■ **Goal**: Copy each line of the listing below exactly.

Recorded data

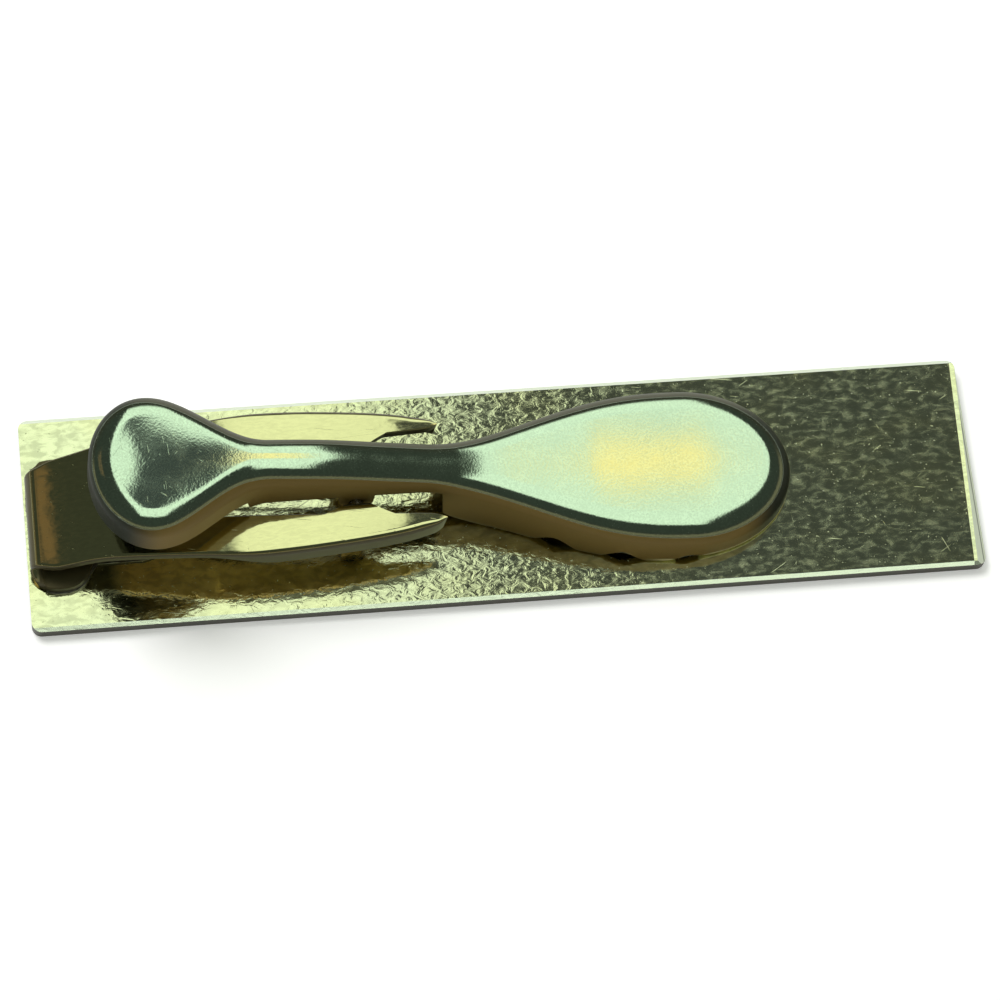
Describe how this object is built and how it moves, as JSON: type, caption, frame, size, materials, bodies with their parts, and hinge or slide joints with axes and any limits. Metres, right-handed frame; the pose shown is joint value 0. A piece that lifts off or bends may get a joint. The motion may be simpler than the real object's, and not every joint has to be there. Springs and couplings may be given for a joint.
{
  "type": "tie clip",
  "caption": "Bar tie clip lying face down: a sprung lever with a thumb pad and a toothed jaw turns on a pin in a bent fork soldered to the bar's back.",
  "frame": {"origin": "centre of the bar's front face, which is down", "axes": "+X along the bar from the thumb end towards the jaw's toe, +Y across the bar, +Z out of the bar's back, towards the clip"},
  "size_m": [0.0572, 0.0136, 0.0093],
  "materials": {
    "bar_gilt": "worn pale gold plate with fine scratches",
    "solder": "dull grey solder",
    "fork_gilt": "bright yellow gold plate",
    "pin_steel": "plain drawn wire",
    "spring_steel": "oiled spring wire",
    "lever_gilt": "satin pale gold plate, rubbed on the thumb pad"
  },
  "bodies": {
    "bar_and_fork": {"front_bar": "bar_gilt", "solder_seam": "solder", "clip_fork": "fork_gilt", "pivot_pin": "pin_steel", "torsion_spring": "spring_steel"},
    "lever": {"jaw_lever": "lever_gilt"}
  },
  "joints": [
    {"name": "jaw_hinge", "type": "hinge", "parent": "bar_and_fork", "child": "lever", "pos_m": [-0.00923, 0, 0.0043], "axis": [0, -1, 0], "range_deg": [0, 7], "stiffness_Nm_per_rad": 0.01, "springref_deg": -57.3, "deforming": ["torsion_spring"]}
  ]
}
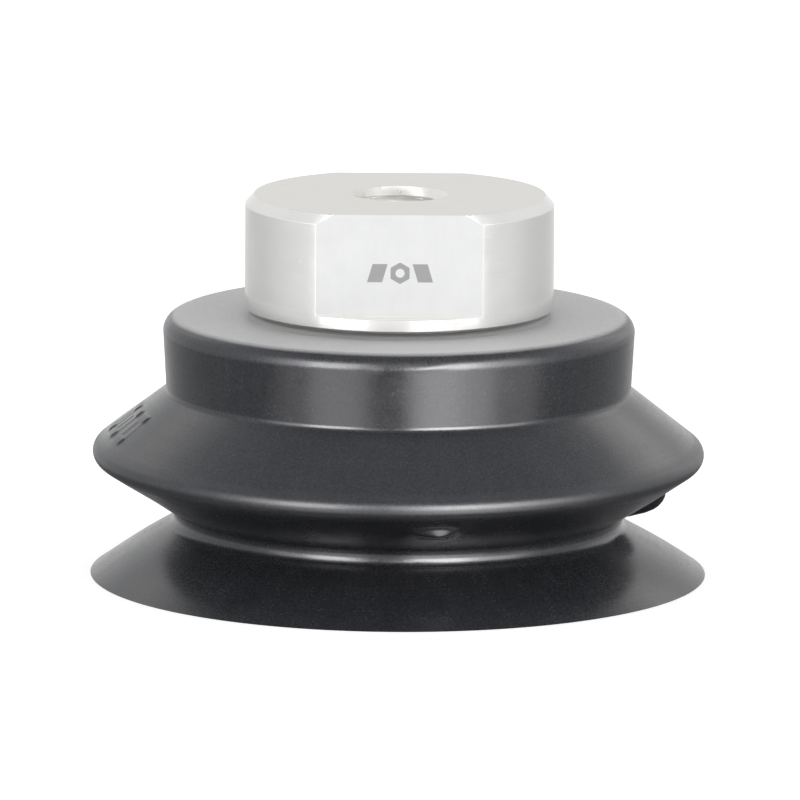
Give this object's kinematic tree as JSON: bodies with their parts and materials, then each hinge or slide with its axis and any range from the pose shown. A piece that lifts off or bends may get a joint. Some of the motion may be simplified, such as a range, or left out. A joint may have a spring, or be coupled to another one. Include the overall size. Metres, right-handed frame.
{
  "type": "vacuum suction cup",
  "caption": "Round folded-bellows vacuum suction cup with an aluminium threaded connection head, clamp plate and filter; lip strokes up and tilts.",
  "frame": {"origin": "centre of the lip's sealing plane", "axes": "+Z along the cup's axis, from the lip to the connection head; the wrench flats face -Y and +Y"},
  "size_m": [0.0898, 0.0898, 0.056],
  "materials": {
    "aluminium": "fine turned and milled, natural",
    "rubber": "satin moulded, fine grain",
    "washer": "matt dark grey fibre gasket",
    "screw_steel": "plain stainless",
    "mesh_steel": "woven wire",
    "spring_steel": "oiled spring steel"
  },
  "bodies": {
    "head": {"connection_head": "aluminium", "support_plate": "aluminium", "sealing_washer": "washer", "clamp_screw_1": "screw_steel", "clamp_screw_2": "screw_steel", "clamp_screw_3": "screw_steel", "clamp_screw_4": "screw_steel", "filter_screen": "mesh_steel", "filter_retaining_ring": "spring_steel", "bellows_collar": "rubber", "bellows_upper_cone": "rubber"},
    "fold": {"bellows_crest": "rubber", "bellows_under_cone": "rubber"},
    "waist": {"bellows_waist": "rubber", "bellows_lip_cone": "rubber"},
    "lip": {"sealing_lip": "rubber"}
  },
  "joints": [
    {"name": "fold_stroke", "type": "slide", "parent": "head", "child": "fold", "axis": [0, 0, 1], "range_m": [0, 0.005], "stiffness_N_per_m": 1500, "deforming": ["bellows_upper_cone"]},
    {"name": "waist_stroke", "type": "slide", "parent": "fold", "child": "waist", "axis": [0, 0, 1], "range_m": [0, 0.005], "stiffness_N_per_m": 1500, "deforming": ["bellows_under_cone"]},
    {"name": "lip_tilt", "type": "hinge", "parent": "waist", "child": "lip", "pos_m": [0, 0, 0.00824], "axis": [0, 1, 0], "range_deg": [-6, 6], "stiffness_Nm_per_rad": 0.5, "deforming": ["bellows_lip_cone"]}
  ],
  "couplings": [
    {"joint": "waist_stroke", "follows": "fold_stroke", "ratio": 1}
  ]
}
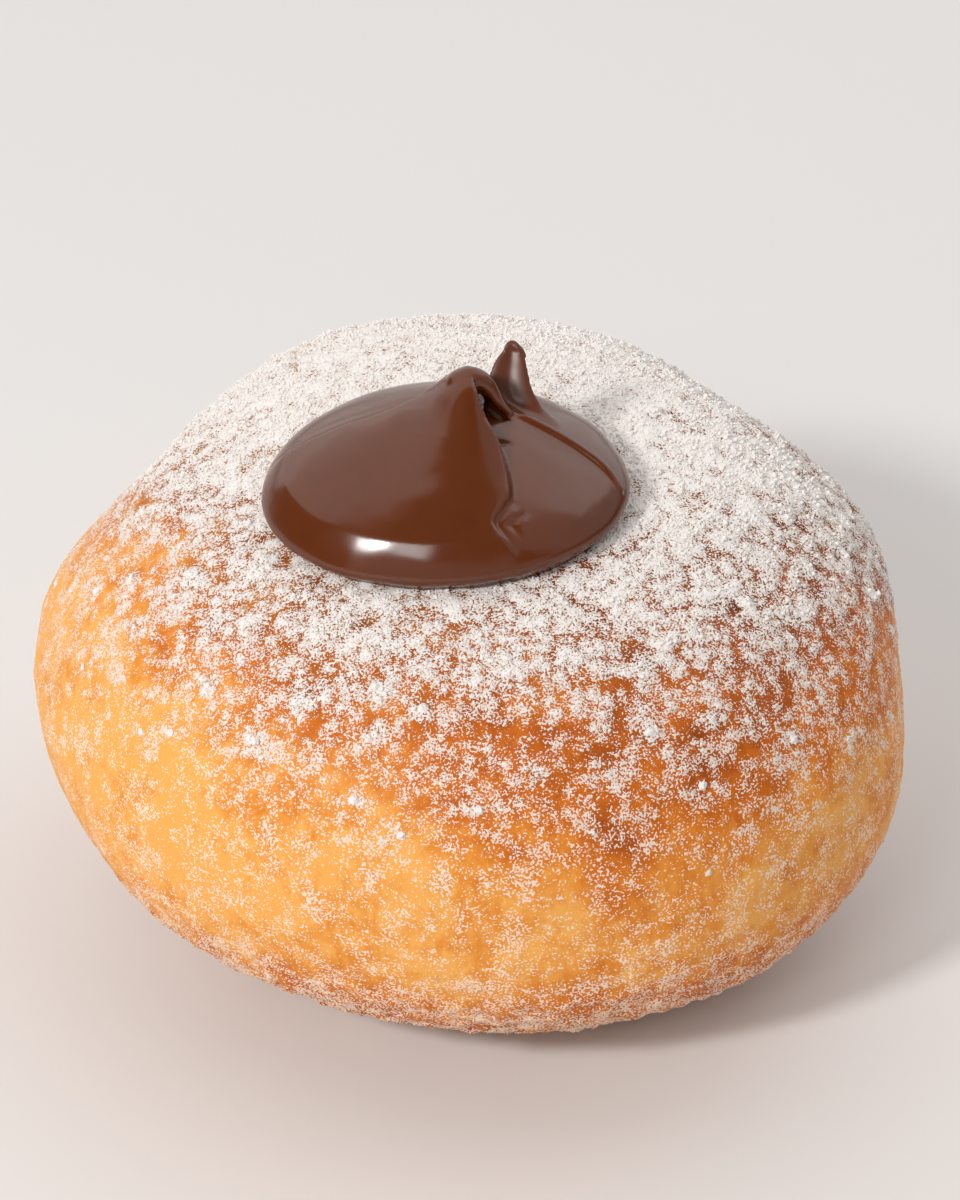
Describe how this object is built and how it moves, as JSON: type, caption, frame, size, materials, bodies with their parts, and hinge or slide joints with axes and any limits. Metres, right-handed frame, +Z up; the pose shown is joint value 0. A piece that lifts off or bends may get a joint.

■ **Problem solution**:
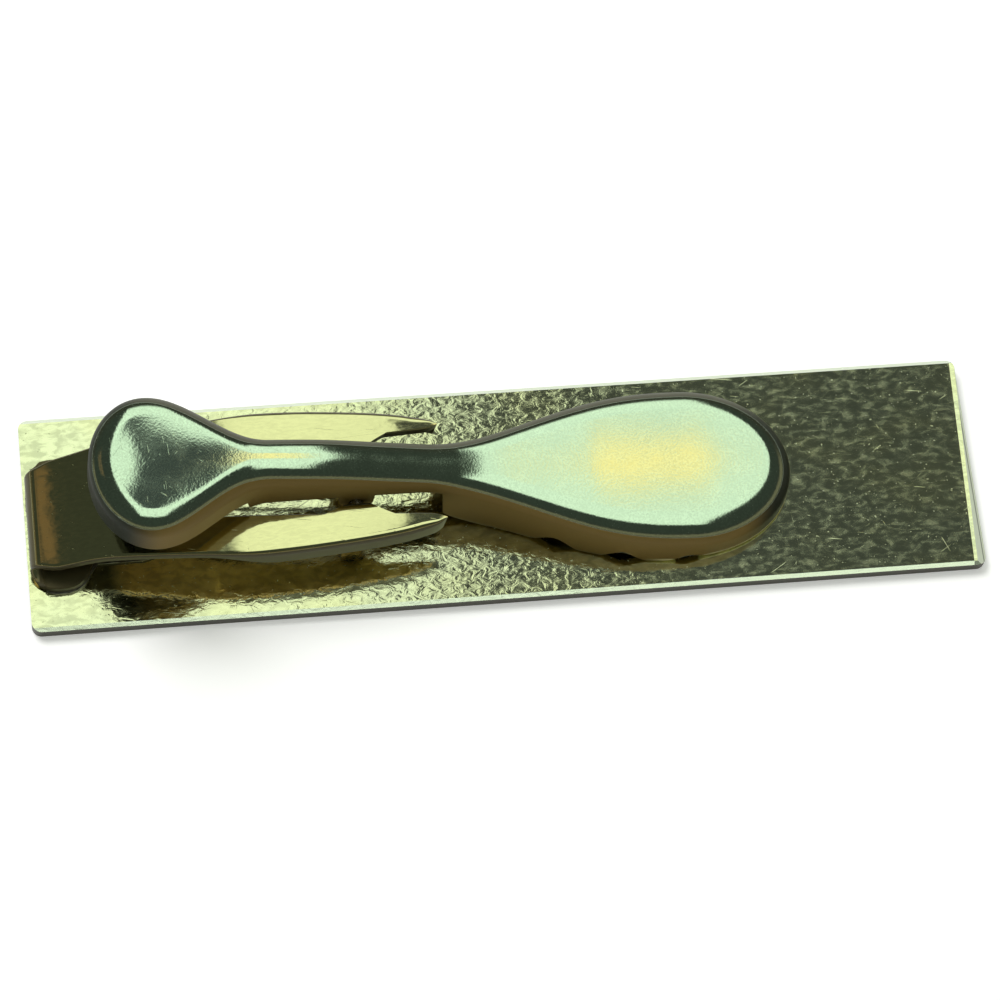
Describe how this object is built and how it moves, as JSON: type, caption, frame, size, materials, bodies with their parts, and hinge or slide joints with axes and any limits. Metres, right-handed frame; the pose shown is joint value 0. A piece that lifts off or bends may get a joint. The motion may be simpler than the real object's, and not every joint has to be there. Springs and couplings may be given for a joint.
{
  "type": "tie clip",
  "caption": "Bar tie clip lying face down: a sprung lever with a thumb pad and a toothed jaw turns on a pin in a bent fork soldered to the bar's back.",
  "frame": {"origin": "centre of the bar's front face, which is down", "axes": "+X along the bar from the thumb end towards the jaw's toe, +Y across the bar, +Z out of the bar's back, towards the clip"},
  "size_m": [0.0572, 0.0136, 0.0093],
  "materials": {
    "bar_gilt": "worn pale gold plate with fine scratches",
    "solder": "dull grey solder",
    "fork_gilt": "bright yellow gold plate",
    "pin_steel": "plain drawn wire",
    "spring_steel": "oiled spring wire",
    "lever_gilt": "satin pale gold plate, rubbed on the thumb pad"
  },
  "bodies": {
    "bar_and_fork": {"front_bar": "bar_gilt", "solder_seam": "solder", "clip_fork": "fork_gilt", "pivot_pin": "pin_steel", "torsion_spring": "spring_steel"},
    "lever": {"jaw_lever": "lever_gilt"}
  },
  "joints": [
    {"name": "jaw_hinge", "type": "hinge", "parent": "bar_and_fork", "child": "lever", "pos_m": [-0.00923, 0, 0.0043], "axis": [0, -1, 0], "range_deg": [0, 7], "stiffness_Nm_per_rad": 0.01, "springref_deg": -57.3, "deforming": ["torsion_spring"]}
  ]
}
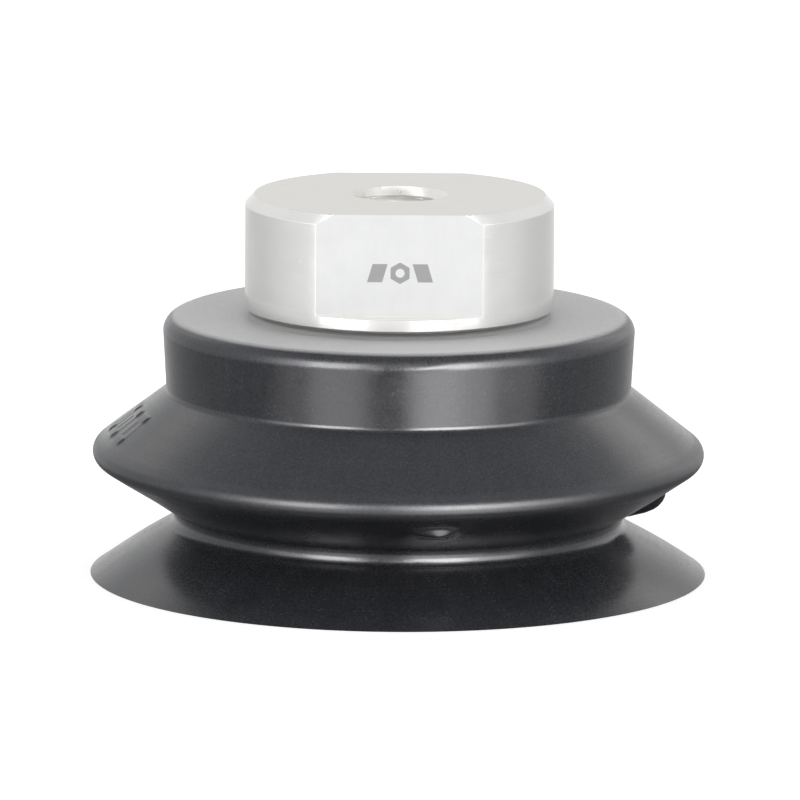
Give this object's kinematic tree as JSON: bodies with their parts and materials, then each hinge or slide with its axis and any range from the pose shown. A piece that lifts off or bends may get a joint. Some of the motion may be simplified, such as a range, or left out. A joint may have a spring, or be coupled to another one. Include the overall size. Metres, right-handed frame.
{
  "type": "vacuum suction cup",
  "caption": "Round folded-bellows vacuum suction cup with an aluminium threaded connection head, clamp plate and filter; lip strokes up and tilts.",
  "frame": {"origin": "centre of the lip's sealing plane", "axes": "+Z along the cup's axis, from the lip to the connection head; the wrench flats face -Y and +Y"},
  "size_m": [0.0898, 0.0898, 0.056],
  "materials": {
    "aluminium": "fine turned and milled, natural",
    "rubber": "satin moulded, fine grain",
    "washer": "matt dark grey fibre gasket",
    "screw_steel": "plain stainless",
    "mesh_steel": "woven wire",
    "spring_steel": "oiled spring steel"
  },
  "bodies": {
    "head": {"connection_head": "aluminium", "support_plate": "aluminium", "sealing_washer": "washer", "clamp_screw_1": "screw_steel", "clamp_screw_2": "screw_steel", "clamp_screw_3": "screw_steel", "clamp_screw_4": "screw_steel", "filter_screen": "mesh_steel", "filter_retaining_ring": "spring_steel", "bellows_collar": "rubber", "bellows_upper_cone": "rubber"},
    "fold": {"bellows_crest": "rubber", "bellows_under_cone": "rubber"},
    "waist": {"bellows_waist": "rubber", "bellows_lip_cone": "rubber"},
    "lip": {"sealing_lip": "rubber"}
  },
  "joints": [
    {"name": "fold_stroke", "type": "slide", "parent": "head", "child": "fold", "axis": [0, 0, 1], "range_m": [0, 0.005], "stiffness_N_per_m": 1500, "deforming": ["bellows_upper_cone"]},
    {"name": "waist_stroke", "type": "slide", "parent": "fold", "child": "waist", "axis": [0, 0, 1], "range_m": [0, 0.005], "stiffness_N_per_m": 1500, "deforming": ["bellows_under_cone"]},
    {"name": "lip_tilt", "type": "hinge", "parent": "waist", "child": "lip", "pos_m": [0, 0, 0.00824], "axis": [0, 1, 0], "range_deg": [-6, 6], "stiffness_Nm_per_rad": 0.5, "deforming": ["bellows_lip_cone"]}
  ],
  "couplings": [
    {"joint": "waist_stroke", "follows": "fold_stroke", "ratio": 1}
  ]
}
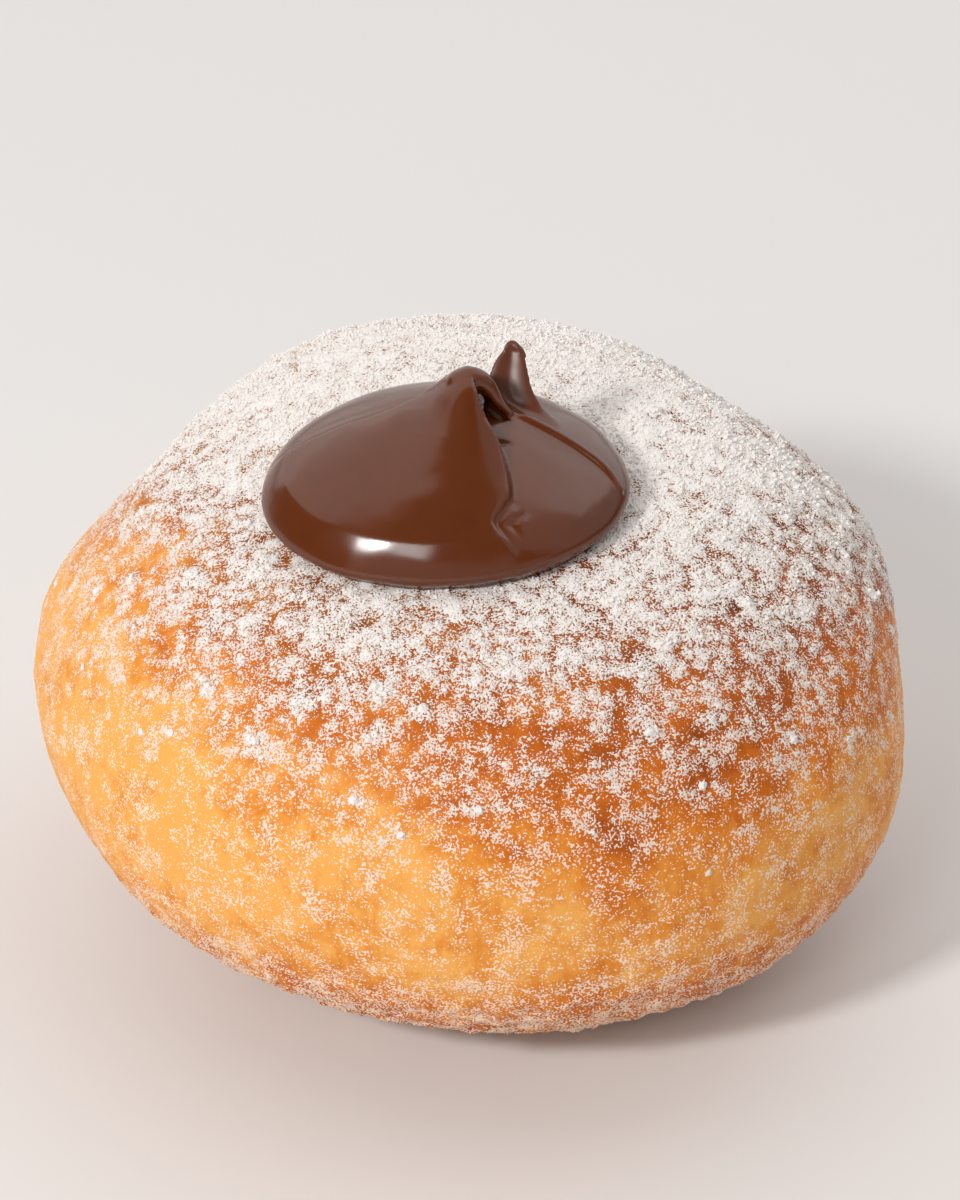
Describe how this object is built and how it moves, as JSON: type, caption, frame, size, materials, bodies with their parts, and hinge or slide joints with axes and any limits. Metres, right-handed frame, +Z up; the pose shown is joint value 0. A piece that lifts off or bends may get a joint.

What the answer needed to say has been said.